» Source excerpt:
◇ ◇ ◇ ◇

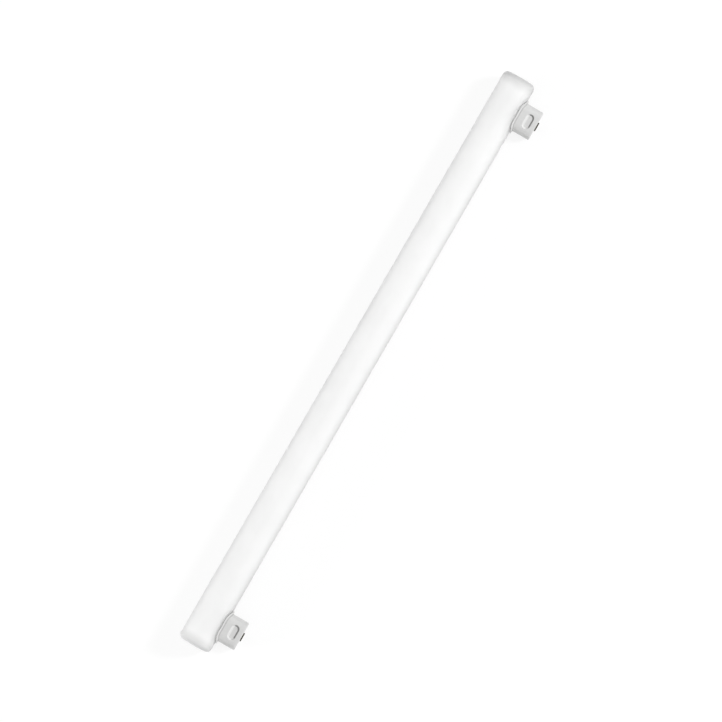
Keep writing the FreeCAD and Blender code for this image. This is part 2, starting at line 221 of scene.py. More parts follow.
def add_node(tree, kind, inputs=None, **settings):
    """A shader node with its settings and inputs."""
    node = tree.nodes.new(kind)
    for name, value in settings.items():
        setattr(node, name, value)
    feed(tree, node, inputs or {})
    return node


def math_node(tree, operation, *values):
    """The output of a Math node whose inputs are the values, in order."""
    inputs = dict(enumerate(values))
    return add_node(tree, "ShaderNodeMath", inputs, operation=operation).outputs["Value"]


def mapped(tree, value, low, high, new_low, new_high, kind="SMOOTHSTEP"):
    """A value carried from one range to another, held at the ends."""
    inputs = {
        "Value": value,
        "From Min": low,
        "From Max": high,
        "To Min": new_low,
        "To Max": new_high,
    }
    return add_node(tree, "ShaderNodeMapRange", inputs, interpolation_type=kind).outputs["Result"]


def noise(tree, vector, scale, detail=3.0, roughness=0.5):
    """A Noise texture's value at a scale given in cycles to the metre."""
    inputs = {"Vector": vector, "Scale": scale, "Detail": detail, "Roughness": roughness}
    return add_node(tree, "ShaderNodeTexNoise", inputs).outputs["Fac"]


def mixed(tree, share, first, second):
    """A colour between two colours, each a plain colour or another node's output. For colours, a Mix node
    takes the share at input 0 and the two colours at 6 and 7, and gives the mixed colour at output 2."""
    inputs = {0: share, 6: first, 7: second}
    return add_node(tree, "ShaderNodeMix", inputs, data_type="RGBA").outputs[2]


def bumped(tree, height, distance):
    """A normal raised by a height from 0 to 1, where 1 stands for the given distance in millimetres."""
    inputs = {"Height": height, "Distance": distance * MM, "Strength": 1.0}
    return add_node(tree, "ShaderNodeBump", inputs).outputs["Normal"]


def new_material(name):
    """A material with its own Principled shader. Gives the material, its node tree, the shader and the
    object's coordinates."""
    material = bpy.data.materials.new(name)
    material.use_nodes = True
    tree = material.node_tree
    place = add_node(tree, "ShaderNodeTexCoord").outputs["Object"]
    return material, tree, tree.nodes["Principled BSDF"], place


def mask_group(name, inputs):
    """An empty shader node group that puts out one mask. An input's kind is Float or Vector."""
    tree = bpy.data.node_groups.new(name, "ShaderNodeTree")
    for socket, kind in inputs.items():
        tree.interface.new_socket(socket, in_out="INPUT", socket_type=f"NodeSocket{kind}")
    tree.interface.new_socket("Mask", in_out="OUTPUT", socket_type="NodeSocketFloat")
    return tree, tree.nodes.new("NodeGroupInput").outputs, tree.nodes.new("NodeGroupOutput")


# No finish here is quite even: noise spread over the whole range from 0 to 1, with soft ends, says how far
# each place lies between two near colours or gloss levels.
noise_inputs = {"Vector": "Vector", "Scale": "Float", "Detail": "Float", "Roughness": "Float"}
mottling, given, result = mask_group("mottling", noise_inputs)
uneven = noise(mottling, given["Vector"], given["Scale"], given["Detail"], given["Roughness"])
feed(mottling, result, {"Mask": mapped(mottling, uneven, 0.3, 0.7, 0.0, 1.0)})


def mottled(tree, place, scale, detail=3.0, roughness=0.5):
    """Places the group of mottling and gives its mask."""
    inputs = {"Vector": place, "Scale": scale, "Detail": detail, "Roughness": roughness}
    return add_node(tree, "ShaderNodeGroup", inputs, node_tree=mottling).outputs["Mask"]


# Fingers and packing leave faint dull patches on every smooth piece: two layers of noise, the broad one
# deciding where the fine one shows.
FINE_TO_BROAD = 7.0
handling_inputs = {"Vector": "Vector", "Scale": "Float", "Amount": "Float"}
handling, given, result = mask_group("handling_marks", handling_inputs)
broad = noise(handling, given["Vector"], given["Scale"], 2.0)
fine_scale = math_node(handling, "MULTIPLY", given["Scale"], FINE_TO_BROAD)
fine = noise(handling, given["Vector"], fine_scale, 5.0, 0.62)
patches = mapped(handling, broad, 0.48, 0.68, 0.0, 1.0)
streaks = mapped(handling, fine, 0.35, 0.75, 0.0, 1.0)
both = math_node(handling, "MULTIPLY", patches, streaks)
feed(handling, result, {"Mask": math_node(handling, "MULTIPLY", both, given["Amount"])})


def handling_marks(tree, place, scale, amount):
    """Places the group of handling marks and gives its mask."""
    inputs = {"Vector": place, "Scale": scale, "Amount": amount}
    return add_node(tree, "ShaderNodeGroup", inputs, node_tree=handling).outputs["Mask"]


# White opal glass: nearly even white, a little thinner in places. It is greyer at each end, where no light
# strip stands behind it. Its outline is painted grey as well, most in the rim of each end and, by the angle
# at which it is seen, along its sides: painted shade, some of which clear glass over the white would give.
COATED_WHITES = (0.852, 0.852, 0.850, 1), (0.874, 0.874, 0.872, 1)
UNBACKED_WHITES = (0.640, 0.640, 0.639, 1), (0.660, 0.660, 0.658, 1)
OUTLINE_SHADE_GREY = (0.44, 0.44, 0.44, 1)
STRIP_SHADE = 2.0 * MM, 10.8 * MM
STRIP_WANDER = 2.0 * MM
RIM_SHADE_FROM_END = 0.8 * MM, 4.2 * MM
RIM_SHADE_FROM_AXIS = 5.0 * MM, 9.3 * MM
opal_glass, tree, shader, place = new_material("opal_glass")
x_place = add_node(tree, "ShaderNodeSeparateXYZ", {"Vector": place}).outputs["X"]
from_end = math_node(tree, "SUBTRACT", HALF_TUBE * MM, math_node(tree, "ABSOLUTE", x_place))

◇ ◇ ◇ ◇

» Brief: From the first line above through the line that contains "return node", quote each line exactly. Output nothing more.

» Response to the task:
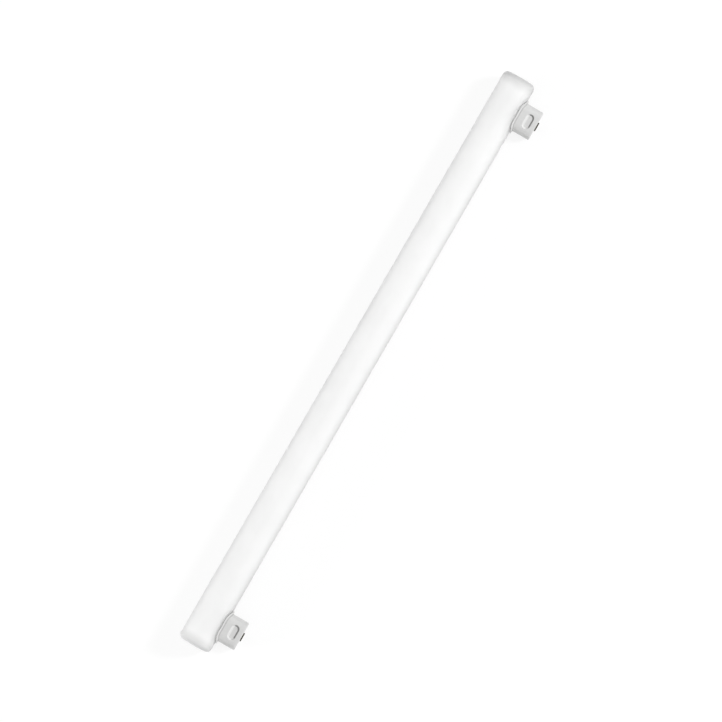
Keep writing the FreeCAD and Blender code for this image. This is part 2, starting at line 221 of scene.py. More parts follow.
def add_node(tree, kind, inputs=None, **settings):
    """A shader node with its settings and inputs."""
    node = tree.nodes.new(kind)
    for name, value in settings.items():
        setattr(node, name, value)
    feed(tree, node, inputs or {})
    return node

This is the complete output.